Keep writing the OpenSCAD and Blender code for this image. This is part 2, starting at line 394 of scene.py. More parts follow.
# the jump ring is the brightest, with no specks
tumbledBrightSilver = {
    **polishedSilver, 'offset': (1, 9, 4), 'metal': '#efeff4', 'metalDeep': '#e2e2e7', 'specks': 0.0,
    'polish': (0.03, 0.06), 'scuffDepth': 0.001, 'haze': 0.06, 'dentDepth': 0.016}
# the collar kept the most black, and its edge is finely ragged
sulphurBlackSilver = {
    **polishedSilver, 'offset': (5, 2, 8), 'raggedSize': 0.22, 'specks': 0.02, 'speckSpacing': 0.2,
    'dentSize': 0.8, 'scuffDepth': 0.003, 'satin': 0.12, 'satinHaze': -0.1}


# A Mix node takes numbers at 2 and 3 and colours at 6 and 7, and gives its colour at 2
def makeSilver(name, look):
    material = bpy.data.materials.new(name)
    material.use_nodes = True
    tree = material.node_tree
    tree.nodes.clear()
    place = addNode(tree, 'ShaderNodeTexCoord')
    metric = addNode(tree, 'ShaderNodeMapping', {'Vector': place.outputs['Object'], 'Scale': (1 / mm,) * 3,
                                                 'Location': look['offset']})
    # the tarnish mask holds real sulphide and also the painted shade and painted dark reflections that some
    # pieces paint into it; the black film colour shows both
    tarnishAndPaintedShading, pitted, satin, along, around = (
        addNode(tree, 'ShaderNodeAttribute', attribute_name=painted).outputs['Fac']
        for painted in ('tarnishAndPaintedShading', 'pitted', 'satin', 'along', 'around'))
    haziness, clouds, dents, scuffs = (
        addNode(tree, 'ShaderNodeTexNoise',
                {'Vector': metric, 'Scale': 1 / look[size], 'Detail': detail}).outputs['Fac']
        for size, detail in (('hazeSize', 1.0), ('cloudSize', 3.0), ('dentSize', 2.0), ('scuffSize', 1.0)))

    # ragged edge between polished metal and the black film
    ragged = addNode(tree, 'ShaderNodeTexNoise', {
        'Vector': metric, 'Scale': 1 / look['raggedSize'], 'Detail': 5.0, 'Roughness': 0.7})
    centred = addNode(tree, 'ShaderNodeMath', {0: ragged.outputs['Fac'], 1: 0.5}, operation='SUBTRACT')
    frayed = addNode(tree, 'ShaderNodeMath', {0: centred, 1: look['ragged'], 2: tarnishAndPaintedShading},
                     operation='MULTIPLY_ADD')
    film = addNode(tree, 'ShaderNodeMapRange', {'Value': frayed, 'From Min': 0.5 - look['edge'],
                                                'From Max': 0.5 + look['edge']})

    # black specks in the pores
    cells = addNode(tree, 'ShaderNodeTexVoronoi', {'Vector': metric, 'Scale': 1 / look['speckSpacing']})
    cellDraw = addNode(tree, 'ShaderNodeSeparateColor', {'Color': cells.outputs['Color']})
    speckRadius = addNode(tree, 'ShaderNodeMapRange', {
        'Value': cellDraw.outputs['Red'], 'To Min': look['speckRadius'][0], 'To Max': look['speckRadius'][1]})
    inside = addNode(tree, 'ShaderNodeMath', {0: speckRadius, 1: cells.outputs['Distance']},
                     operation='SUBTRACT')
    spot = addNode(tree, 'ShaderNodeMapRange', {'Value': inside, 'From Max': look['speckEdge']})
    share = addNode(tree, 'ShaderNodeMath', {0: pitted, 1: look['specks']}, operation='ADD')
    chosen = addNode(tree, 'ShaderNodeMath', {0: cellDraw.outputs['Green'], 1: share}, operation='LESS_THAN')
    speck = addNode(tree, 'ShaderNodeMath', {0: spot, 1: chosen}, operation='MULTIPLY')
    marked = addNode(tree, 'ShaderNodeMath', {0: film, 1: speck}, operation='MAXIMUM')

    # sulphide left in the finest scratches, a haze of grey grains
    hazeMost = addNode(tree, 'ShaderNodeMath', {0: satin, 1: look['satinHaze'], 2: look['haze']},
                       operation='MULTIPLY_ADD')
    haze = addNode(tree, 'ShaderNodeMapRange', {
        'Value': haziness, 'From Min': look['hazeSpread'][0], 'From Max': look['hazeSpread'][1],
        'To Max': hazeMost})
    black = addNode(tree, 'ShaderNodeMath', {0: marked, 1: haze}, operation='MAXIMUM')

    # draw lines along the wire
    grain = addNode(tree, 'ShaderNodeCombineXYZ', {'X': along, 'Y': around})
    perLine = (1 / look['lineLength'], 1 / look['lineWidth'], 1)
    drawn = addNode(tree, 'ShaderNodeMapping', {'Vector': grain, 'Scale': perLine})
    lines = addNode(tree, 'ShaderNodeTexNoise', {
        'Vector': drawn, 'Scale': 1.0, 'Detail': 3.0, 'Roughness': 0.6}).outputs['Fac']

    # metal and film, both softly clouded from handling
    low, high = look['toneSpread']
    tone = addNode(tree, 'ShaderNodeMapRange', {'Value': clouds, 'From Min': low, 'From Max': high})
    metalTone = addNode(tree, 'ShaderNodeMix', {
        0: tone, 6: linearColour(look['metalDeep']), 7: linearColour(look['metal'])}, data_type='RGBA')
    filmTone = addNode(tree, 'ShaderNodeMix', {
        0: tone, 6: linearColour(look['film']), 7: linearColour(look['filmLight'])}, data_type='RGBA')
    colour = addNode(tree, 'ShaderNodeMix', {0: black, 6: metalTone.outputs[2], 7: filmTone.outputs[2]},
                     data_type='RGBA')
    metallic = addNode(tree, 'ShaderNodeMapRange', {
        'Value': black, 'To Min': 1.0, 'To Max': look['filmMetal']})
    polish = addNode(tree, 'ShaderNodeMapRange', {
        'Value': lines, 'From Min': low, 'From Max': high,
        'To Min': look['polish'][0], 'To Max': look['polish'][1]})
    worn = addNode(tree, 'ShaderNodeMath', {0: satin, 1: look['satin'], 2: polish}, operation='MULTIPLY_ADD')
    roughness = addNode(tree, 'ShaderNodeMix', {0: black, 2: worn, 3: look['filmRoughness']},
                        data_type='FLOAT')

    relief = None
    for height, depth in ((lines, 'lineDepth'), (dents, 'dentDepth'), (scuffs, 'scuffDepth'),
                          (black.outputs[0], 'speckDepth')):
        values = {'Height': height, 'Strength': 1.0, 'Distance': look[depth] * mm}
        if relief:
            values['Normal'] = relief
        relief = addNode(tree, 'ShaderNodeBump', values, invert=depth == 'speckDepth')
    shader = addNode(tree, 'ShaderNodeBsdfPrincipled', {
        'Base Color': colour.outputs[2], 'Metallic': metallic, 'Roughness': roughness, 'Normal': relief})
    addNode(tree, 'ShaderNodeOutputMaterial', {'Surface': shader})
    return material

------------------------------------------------

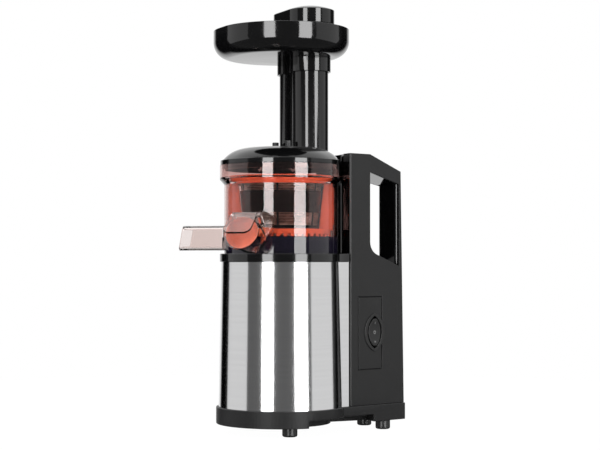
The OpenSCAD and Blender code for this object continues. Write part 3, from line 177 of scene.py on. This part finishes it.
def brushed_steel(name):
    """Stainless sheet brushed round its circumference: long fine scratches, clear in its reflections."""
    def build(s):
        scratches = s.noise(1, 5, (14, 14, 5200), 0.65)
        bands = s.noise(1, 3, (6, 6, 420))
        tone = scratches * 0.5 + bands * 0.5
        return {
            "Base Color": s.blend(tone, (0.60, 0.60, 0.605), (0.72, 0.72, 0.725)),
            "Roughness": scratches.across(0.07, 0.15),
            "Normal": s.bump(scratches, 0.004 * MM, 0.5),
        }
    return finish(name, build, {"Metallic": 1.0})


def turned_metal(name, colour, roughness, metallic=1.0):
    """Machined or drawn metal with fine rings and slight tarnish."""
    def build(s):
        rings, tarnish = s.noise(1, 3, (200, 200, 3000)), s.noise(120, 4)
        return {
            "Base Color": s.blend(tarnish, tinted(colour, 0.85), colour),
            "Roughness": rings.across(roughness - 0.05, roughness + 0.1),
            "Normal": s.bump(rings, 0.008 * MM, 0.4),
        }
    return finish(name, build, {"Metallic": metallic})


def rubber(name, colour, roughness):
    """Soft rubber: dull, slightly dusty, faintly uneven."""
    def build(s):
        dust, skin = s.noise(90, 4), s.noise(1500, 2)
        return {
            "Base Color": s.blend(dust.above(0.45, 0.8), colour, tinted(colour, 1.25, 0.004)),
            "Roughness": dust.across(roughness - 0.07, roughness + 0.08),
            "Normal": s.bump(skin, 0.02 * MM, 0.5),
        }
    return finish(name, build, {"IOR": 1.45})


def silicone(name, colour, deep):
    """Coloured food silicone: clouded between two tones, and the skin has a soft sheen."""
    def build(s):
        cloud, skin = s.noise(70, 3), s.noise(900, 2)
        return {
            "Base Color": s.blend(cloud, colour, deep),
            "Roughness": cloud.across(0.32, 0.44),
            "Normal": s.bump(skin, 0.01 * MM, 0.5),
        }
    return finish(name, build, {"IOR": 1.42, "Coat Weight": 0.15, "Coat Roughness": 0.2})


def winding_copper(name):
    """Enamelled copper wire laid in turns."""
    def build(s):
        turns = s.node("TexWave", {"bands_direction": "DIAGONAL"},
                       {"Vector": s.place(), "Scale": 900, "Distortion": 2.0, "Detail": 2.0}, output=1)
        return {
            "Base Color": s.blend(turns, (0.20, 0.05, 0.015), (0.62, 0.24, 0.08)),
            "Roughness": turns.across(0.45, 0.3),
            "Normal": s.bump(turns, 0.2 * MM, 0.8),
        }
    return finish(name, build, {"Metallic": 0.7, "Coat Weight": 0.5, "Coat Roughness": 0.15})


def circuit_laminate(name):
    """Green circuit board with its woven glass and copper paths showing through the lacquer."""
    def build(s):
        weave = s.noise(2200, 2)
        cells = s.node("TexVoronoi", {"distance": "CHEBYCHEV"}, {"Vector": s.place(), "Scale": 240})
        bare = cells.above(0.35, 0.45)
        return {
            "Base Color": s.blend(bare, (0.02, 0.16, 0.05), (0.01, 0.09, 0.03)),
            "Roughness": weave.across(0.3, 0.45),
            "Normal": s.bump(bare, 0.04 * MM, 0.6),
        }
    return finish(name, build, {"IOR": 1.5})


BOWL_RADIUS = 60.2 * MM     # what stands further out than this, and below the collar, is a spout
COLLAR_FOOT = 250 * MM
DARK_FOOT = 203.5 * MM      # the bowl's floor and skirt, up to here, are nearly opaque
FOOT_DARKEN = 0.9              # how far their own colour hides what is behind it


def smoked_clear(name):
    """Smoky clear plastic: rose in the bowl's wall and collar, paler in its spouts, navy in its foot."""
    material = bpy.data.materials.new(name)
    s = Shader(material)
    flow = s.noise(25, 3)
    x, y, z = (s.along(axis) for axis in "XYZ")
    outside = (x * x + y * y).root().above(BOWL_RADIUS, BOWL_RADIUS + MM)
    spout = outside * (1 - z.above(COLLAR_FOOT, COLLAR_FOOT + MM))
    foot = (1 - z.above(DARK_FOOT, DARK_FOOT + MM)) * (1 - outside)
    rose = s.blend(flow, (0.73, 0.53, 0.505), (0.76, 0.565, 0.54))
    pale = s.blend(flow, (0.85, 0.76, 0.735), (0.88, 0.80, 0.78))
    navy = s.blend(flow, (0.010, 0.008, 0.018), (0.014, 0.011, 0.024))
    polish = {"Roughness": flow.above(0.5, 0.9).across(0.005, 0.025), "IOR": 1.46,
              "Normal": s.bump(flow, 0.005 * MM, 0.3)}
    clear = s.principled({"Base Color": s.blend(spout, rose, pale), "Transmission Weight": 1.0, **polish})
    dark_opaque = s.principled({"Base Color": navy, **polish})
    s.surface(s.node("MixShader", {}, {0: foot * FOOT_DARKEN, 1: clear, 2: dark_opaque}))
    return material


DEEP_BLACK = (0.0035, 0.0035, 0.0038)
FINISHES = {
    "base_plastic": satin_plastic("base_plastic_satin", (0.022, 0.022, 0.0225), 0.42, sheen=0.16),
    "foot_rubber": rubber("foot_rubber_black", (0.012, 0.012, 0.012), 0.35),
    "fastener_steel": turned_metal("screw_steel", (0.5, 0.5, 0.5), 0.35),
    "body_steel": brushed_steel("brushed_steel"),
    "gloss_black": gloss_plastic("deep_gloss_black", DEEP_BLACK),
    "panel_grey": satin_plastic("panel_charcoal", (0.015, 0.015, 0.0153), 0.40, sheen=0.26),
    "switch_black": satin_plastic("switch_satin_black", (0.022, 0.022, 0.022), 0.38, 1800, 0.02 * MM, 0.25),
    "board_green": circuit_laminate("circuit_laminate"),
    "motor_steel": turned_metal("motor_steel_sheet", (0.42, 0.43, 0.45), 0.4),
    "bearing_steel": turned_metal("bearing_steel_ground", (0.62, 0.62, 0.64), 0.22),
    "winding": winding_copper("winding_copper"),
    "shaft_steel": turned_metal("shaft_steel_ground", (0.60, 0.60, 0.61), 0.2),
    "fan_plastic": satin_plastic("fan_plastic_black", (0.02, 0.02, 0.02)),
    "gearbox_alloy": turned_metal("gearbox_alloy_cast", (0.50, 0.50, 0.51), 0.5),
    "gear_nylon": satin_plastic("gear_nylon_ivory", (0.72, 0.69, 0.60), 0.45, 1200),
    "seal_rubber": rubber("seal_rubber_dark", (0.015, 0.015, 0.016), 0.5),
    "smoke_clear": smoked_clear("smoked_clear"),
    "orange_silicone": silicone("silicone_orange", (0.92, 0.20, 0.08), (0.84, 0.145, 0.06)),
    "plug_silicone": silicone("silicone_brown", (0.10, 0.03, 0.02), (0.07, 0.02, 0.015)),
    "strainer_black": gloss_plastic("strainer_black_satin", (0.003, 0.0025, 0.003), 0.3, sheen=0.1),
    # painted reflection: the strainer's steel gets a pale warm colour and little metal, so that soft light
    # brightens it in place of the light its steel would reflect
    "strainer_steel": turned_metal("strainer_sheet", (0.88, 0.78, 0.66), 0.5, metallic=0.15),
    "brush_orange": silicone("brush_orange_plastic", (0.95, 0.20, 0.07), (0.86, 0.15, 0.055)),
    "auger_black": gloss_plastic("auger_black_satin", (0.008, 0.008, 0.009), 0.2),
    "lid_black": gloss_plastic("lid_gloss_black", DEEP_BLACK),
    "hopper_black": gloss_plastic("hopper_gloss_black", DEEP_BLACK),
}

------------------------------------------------

REQUEST
Your task is to gather every line with the word "code" and copy it.

RESULT OF THIS EXERCISE
Keep writing the OpenSCAD and Blender code for this image. This is part 2, starting at line 394 of scene.py. More parts follow.
The OpenSCAD and Blender code for this object continues. Write part 3, from line 177 of scene.py on. This part finishes it.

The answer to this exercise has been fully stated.